Historic accounts of the impacts of overgrazing place them in equal proportion to mining impacts. Millions of livestock overgrazed the region, creating meadows that cease to function as water quality and water management basins as they had prior to European contact.


Healthy montane meadows are among the most unique and valuable green infrastructure in the Sierra Nevada, providing a disproportionate number of ecosystem services compared to the area they cover. Meadows are hotspots for biodiversity, providing significant services including flood attenuation, sediment filtration, water storage, water quality improvement, carbon sequestration, and livestock forage.

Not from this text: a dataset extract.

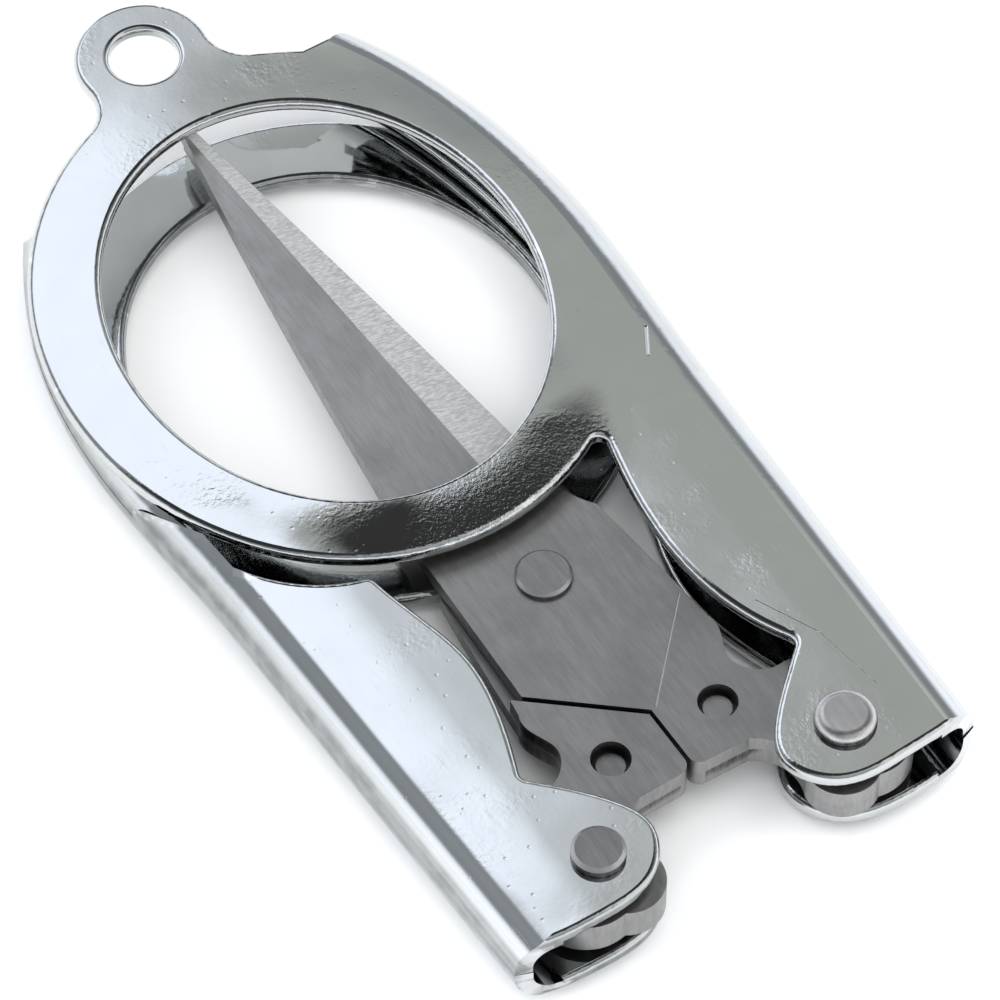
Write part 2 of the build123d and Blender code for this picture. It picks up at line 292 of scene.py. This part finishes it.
def chrome(name, seed, ring, dish, peeled, wall_shade, marks=()):
    """Plated sheet.

    seed shifts the patterns, ring is the oval of the finger ring, dish and peeled scale
    the pressed hollow and the orange peel, the wall setting is how much painted shade
    darkens the side walls, and each mark is a start, an end, a width and a grey level.
    """
    g = Graph(bpy.data.materials.new(name))
    shift = g.node("ShaderNodeVectorMath", operation="ADD")
    g.set(shift.inputs[0], g.coordinates)
    shift.inputs[1].default_value = (seed, -seed * 0.7, seed * 0.4)
    place = shift.outputs[0]
    patches = g.remap(g.noise(6 * MM, 2.0, 0.5, place), 0.50, 0.66)
    normal = plating_relief(g, place, patches, ring, dish, peeled)
    scratches = plating_scratches(g, patches)
    normal = g.sink(scratches, 0.001 * MM, normal)
    rough = g.remap(g.noise(2.4 * MM, 3.0, 0.6, place), 0.3, 0.7, 0.05, 0.085)
    rough = g.math("ADD", rough, g.math("MULTIPLY", scratches, 0.10))
    colour = plating_colour(g, place, wall_shade)
    broken = g.remap(g.noise(1.1 * MM, 2.0, 0.6, place), 0.36, 0.46)
    for start, end, width, shade in marks:
        mark = g.line(start, end, width)
        if width < HAIRLINE:
            mark = g.math("MULTIPLY", mark, broken)
        colour = g.mix(mark, colour, grey(shade))
        normal = g.sink(mark, 0.03 * MM, normal)
    return g.finish(Base_Color=colour, Metallic=1.0, Roughness=rough, Normal=normal)


# ---------- bare steel of blades, doublers and rivets ----------

# the plate round the pivot changes to the blade between these distances above the pivot
PLATE_END = 4 * MM
BLADE_START = 24 * MM


def steel(name, level, grain_turn, ground=False, marks=()):
    """Steel of a grey level, its grain turned by radians; ground adds the bevel's finish."""
    g = Graph(bpy.data.materials.new(name))
    metal = 1.0
    grain = g.noise(0.09 * MM, 2.0, 0.6, g.stretched((1, 0.06, 1), grain_turn))
    streak = g.noise(0.5 * MM, 3.0, 0.6, g.stretched((1, 0.10, 1), grain_turn))
    speckle = g.noise(0.13 * MM, 3.0, 0.7)
    cloud = g.noise(4 * MM, 3.0, 0.55)
    normal = g.bump(grain, 0.0022 * MM, g.clean_normal())
    normal = g.bump(speckle, 0.0016 * MM, normal)
    tone = g.math("ADD", g.math("MULTIPLY", streak, 0.55), g.math("MULTIPLY", grain, 0.45))
    tone = g.remap(tone, 0.3, 0.7)
    colour = g.mix(tone, grey(level * 0.86, 0.03), grey(level * 1.12, 0.025))
    colour = g.mix(g.remap(cloud, 0.38, 0.7, 0.0, 0.45), colour, grey(level * 0.68, 0.03))
    # blanked sides are darker than the flat faces
    upright = g.upright()
    side = g.remap(upright, 0.5, 0.2)
    torn = g.remap(g.noise(0.35 * MM, 3.0, 0.6, g.stretched((1, 1, 0.2))), 0.35, 0.65)
    blanked = g.mix(torn, grey(level * 0.16, 0.04), grey(level * 0.42, 0.03))
    colour = g.mix(side, colour, blanked)
    if ground:
        # the plate round the pivot is duller than the blade
        plate = g.remap(g.axis(g.about(0, 0), 1), PLATE_END, BLADE_START)
        darkened = g.mix(0.28, colour, grey(level * 0.42, 0.04))
        colour = g.mix(plate, darkened, colour)
        # the ground cutting face is brighter, with grinding marks across it
        bevel = g.math("MULTIPLY", g.remap(upright, 0.9995, 0.985), g.remap(upright, 0.85, 0.92))
        ground_lines = g.noise(0.14 * MM, 2.0, 0.6, g.stretched((0.05, 1, 1), -0.45))
        bright = g.mix(g.remap(ground_lines, 0.35, 0.68), grey(0.36), grey(0.68))
        colour = g.mix(bevel, colour, bright)
        metal = g.remap(bevel, 0.0, 1.0, 1.0, 0.45)
        normal = g.bump(g.math("MULTIPLY", ground_lines, bevel), 0.006 * MM, normal)
    for start, end, width, shade in marks:
        mark = g.line(start, end, width)
        colour = g.mix(mark, colour, grey(shade))
        normal = g.sink(mark, 0.02 * MM, normal)
    # painted shade: the steel darkens almost to black in inside corners
    colour = g.mix(g.painted_corner_shade(0.9 * MM, 0.2, 0.7, 0.75), colour, grey(0.012))
    # painted highlight: the outside edges of the steel are lighter
    colour = g.mix(g.painted_edge_highlight(0.52, 0.58, 0.45), colour, grey(0.5))
    rough = g.remap(speckle, 0.3, 0.7, 0.33, 0.45)
    return g.finish(Base_Color=colour, Metallic=metal, Roughness=rough, Normal=normal)


# marks: start and end in millimetres from the pivot, width in millimetres, grey level
front_marks = [
    ((16.16, 12.45), (14.85, 10.2), 0.28, 0.95),
    ((9.8, -10.0), (11.9, -14.4), 0.09, 0.05),
    ((11.9, -14.4), (12.8, -20.2), 0.07, 0.10),
]
upper_marks = [((6.9, -5.7), (0.33, -12.7), 0.12, 0.62)]

tang_spacer_steel = steel("tang_spacer_steel", 0.38, 0.6)
finishes = {
    "front_handle": chrome("chrome_front", 0.013, UPPER_RING, 1.0, 1.0, 0.0, front_marks),
    # painted shade darkens the back handle's side walls; the front handle's get none
    "back_handle": chrome("chrome_back", 0.041, LOWER_RING, 0.1, 0.45, 0.95),
    "upper_blade": steel("blade_upper_steel", 0.455, 0.10, ground=True, marks=upper_marks),
    "lower_blade": steel("blade_lower_steel", 0.38, -0.25, ground=True),
    "upper_tang_spacer": tang_spacer_steel,
    "lower_tang_spacer": tang_spacer_steel,
    "pivot_rivet": steel("pivot_head_steel", 0.36, 1.2),
    "front_handle_rivet": steel("front_rivet_head_steel", 0.66, 0.2),
    "back_handle_rivet": steel("back_rivet_head_steel", 0.34, 1.9),
}
for node, material in finishes.items():
    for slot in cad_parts[node].material_slots:
        slot.material = material


# ---------- floor, light and camera ----------

FLOOR_HALF_SIZE = 3.0
FLOOR_GAP = 0.2 * MM


def floor_material():
    g = Graph(bpy.data.materials.new("floor_white"))
    tint = g.mix(g.noise(0.12), grey(0.93), grey(0.96))
    return g.finish(Base_Color=tint, Roughness=0.9)


def make_floor():
    mesh = bpy.data.meshes.new("floor")
    shape = bmesh.new()
    bmesh.ops.create_grid(shape, x_segments=1, y_segments=1, size=FLOOR_HALF_SIZE)
    shape.to_mesh(mesh)
    shape.free()
    floor = bpy.data.objects.new("floor", mesh)
    scene.collection.objects.link(floor)
    floor.location = (centre.x, centre.y, low.z - FLOOR_GAP)
    mesh.materials.append(floor_material())


def softbox(name, direction, distance, size, power, colour=(1, 1, 1)):
    """An area lamp that looks at the object from `direction`; the plating doesn't mirror it."""
    data = bpy.data.lights.new(name, "AREA")
    data.shape = "RECTANGLE"
    data.size, data.size_y = size
    data.energy = power
    data.color = colour
    lamp = bpy.data.objects.new(name, data)
    scene.collection.objects.link(lamp)
    way = Vector(direction).normalized()
    lamp.location = centre + way * distance
    lamp.rotation_euler = (-way).to_track_quat("-Z", "Y").to_euler()
    lamp.visible_camera = False
    lamp.visible_glossy = False


def sky():
    """The studio that the metal mirrors: pale walls, a grey ceiling, two lights, dark gaps."""
    world = bpy.data.worlds.new("studio")
    scene.world = world
    g = Graph(world, "Generated")
    x, y, z = (g.axis(g.coordinates, index) for index in range(3))
    pale_walls = (1.35, 1.40, 1.50, 1)
    # each patch covers what came before it: its colour, then the ramps that bound it
    dark_band = (0.34, 0.365, 0.385, 1), (z, 0.26, 0.50)
    ceiling = (0.555, 0.575, 0.555, 1), (z, 0.60, 0.72)
    left_slate = (0.36, 0.385, 0.41, 1), (x, -0.20, -0.34), (z, 0.55, 0.65)
    far_doorway = (0.04, 0.042, 0.044, 1), (y, 0.69, 0.76), (x, 0.15, 0.30), (z, 0.18, 0.30)
    near_dark = (0.05, 0.05, 0.052, 1), (y, 0.40, 0.32), (y, -0.40, -0.15), (z, 0.5, 0.8)
    main_light = (
        (1.50, 1.58, 1.78, 1),
        (x, 0.36, 0.22), (x, -0.33, -0.15), (z, 0.56, 0.68), (y, 0.40, 0.46),
    )
    weak_light = (1.1, 1.1, 1.1, 1), (x, 0.25, 0.45), (y, -0.2, -0.4), (z, 0.2, 0.4)
    colour = pale_walls
    for shade, *ramps in (
        dark_band, ceiling, left_slate, far_doorway, near_dark, main_light, weak_light,
    ):
        covered = 1.0
        for ramp in ramps:
            covered = g.math("MULTIPLY", covered, g.remap(*ramp))
        colour = g.mix(covered, colour, shade)
    background = g.node("ShaderNodeBackground")
    g.set(background.inputs["Color"], colour)
    output = g.node("ShaderNodeOutputWorld")
    g.set(output.inputs["Surface"], background.outputs[0])


make_floor()
sky()
softbox("left_soft", (-0.62, 0.42, 0.70), 0.9, (0.7, 0.9), 4.6, (0.97, 0.98, 1.0))
softbox("top_soft", (0.05, -0.25, 1.0), 0.9, (0.8, 0.7), 4.6)
softbox("front_soft", (-0.5, -1.0, 0.9), 1.0, (0.8, 0.6), 2.6)
softbox("right_soft", (1.0, 0.15, 0.6), 1.0, (0.6, 0.8), 2.6)

# from the pivot, in millimetres
CAMERA_PLACE = (-131.45, -200.17, 341.00)
CAMERA_AIM = (1.424, 7.485, 0)

camera_data = bpy.data.cameras.new("camera")
camera_data.lens = 229.547
camera_data.sensor_width = 36
camera_data.clip_start = 0.01
camera = bpy.data.objects.new("camera", camera_data)
scene.collection.objects.link(camera)
camera.location = pivot + Vector(CAMERA_PLACE) * MM
aim = pivot + Vector(CAMERA_AIM) * MM
camera.rotation_euler = (aim - camera.location).to_track_quat("-Z", "Y").to_euler()
scene.camera = camera
scene.view_settings.view_transform = "Standard"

The Sierra Fund’s Vision for healthy, hydrologically functional Sierra Nevada meadows

The Sierra Fund’s work aims to enhance the regenerative capacity of meadows to perform their stabilizing functions in the face of climate change using Process-Based Restoration (PBR). Watersheds with hydrologically functional meadows have been found to deliver substantial cold water runoff later in the year making these areas key climate refugia for wildlife that rely on aquatic ecosystems and riparian vegetation and improving water availability, reliability, and quantity for downstream communities.

Meadow restoration not only improves wildlife habitat and refuge in a changing climate, it also has significant carbon sequestration benefits. Restored meadows have the ability to sequester and store carbon in their rich soils. The Sierra Fund is working to quantify the benefits of increased carbon sequestration in restored meadows to develop new financial mechanisms to restore meadows.

Key to this approach is engaging the First Nations of the Sierra, on whose ancestral homelands projects are planned, so that meaningful actions that work to restore ecosystem resiliency are executed in tandem with efforts to support community resiliency.